**GIVEN INSTRUCTION:** Gather the lines below that include the string "import", copying each in full.

>> BEGIN

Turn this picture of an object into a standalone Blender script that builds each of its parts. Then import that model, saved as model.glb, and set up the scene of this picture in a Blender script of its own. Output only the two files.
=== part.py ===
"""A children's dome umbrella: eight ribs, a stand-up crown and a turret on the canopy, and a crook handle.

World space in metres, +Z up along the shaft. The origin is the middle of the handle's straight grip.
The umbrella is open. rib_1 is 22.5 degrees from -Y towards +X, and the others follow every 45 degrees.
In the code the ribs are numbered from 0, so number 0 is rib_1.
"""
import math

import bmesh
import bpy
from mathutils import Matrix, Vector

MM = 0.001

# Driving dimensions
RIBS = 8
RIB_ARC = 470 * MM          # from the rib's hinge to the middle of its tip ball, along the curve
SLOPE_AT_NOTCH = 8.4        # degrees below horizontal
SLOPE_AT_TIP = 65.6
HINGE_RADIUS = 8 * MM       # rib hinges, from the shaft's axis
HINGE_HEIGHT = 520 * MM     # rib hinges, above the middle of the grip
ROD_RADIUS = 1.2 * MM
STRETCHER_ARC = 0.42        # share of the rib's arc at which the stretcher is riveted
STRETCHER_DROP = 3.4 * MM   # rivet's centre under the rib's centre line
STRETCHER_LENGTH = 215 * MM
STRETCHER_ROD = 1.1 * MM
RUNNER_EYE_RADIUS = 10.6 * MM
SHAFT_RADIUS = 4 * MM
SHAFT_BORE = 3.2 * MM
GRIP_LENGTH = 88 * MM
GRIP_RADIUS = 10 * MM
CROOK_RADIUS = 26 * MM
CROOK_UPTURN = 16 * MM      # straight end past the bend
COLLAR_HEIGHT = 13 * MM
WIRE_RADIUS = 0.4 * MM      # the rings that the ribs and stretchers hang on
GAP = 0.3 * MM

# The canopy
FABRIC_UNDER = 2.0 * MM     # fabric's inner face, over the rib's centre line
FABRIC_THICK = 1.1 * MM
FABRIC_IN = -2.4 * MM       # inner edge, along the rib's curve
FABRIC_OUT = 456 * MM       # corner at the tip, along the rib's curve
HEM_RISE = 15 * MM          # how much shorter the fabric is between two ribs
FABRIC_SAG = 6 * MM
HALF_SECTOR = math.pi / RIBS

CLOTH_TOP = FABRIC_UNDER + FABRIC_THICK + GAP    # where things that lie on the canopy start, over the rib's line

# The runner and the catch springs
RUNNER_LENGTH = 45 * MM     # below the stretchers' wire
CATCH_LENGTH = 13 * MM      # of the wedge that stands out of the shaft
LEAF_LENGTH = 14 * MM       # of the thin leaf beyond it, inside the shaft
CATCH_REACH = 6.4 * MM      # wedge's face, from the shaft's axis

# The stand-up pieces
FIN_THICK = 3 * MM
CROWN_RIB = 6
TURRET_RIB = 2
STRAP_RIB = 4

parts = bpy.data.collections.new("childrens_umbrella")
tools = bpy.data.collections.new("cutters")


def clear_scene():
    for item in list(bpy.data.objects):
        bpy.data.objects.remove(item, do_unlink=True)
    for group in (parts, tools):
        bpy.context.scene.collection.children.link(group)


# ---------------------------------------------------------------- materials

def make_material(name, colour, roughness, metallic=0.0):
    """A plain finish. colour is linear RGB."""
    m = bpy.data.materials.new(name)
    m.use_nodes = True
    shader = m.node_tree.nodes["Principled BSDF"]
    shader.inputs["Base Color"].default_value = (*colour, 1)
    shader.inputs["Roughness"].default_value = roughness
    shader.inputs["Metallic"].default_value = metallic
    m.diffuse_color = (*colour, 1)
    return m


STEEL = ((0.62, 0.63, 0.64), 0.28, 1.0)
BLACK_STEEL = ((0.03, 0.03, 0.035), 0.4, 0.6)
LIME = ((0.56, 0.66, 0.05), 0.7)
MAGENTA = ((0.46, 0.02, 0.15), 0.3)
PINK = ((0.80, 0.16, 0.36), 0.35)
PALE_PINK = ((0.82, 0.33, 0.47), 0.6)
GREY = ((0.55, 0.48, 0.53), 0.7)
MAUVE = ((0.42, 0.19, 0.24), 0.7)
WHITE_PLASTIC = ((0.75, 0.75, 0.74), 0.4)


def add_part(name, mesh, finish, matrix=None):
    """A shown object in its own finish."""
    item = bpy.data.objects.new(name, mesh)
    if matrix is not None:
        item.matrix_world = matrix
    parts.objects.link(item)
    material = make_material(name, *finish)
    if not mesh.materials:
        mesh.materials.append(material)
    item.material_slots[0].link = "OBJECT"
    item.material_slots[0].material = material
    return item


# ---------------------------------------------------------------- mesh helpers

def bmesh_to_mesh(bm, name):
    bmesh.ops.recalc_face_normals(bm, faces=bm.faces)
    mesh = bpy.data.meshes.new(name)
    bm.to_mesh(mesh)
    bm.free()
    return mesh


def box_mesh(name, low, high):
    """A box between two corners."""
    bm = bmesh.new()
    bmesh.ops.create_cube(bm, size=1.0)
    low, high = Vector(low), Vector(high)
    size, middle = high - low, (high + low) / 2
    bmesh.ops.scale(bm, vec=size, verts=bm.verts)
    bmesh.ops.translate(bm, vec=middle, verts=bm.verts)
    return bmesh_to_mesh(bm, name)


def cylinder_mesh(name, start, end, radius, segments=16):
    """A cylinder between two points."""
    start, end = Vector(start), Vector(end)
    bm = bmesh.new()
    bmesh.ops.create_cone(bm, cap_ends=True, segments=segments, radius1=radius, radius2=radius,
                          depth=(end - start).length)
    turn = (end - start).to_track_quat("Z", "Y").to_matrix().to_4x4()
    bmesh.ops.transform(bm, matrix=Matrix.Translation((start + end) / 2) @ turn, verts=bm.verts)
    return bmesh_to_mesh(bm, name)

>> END

**RESULT OF THE EXERCISE:**
Turn this picture of an object into a standalone Blender script that builds each of its parts. Then import that model, saved as model.glb, and set up the scene of this picture in a Blender script of its own. Output only the two files.
import math
import bmesh
import bpy
from mathutils import Matrix, Vector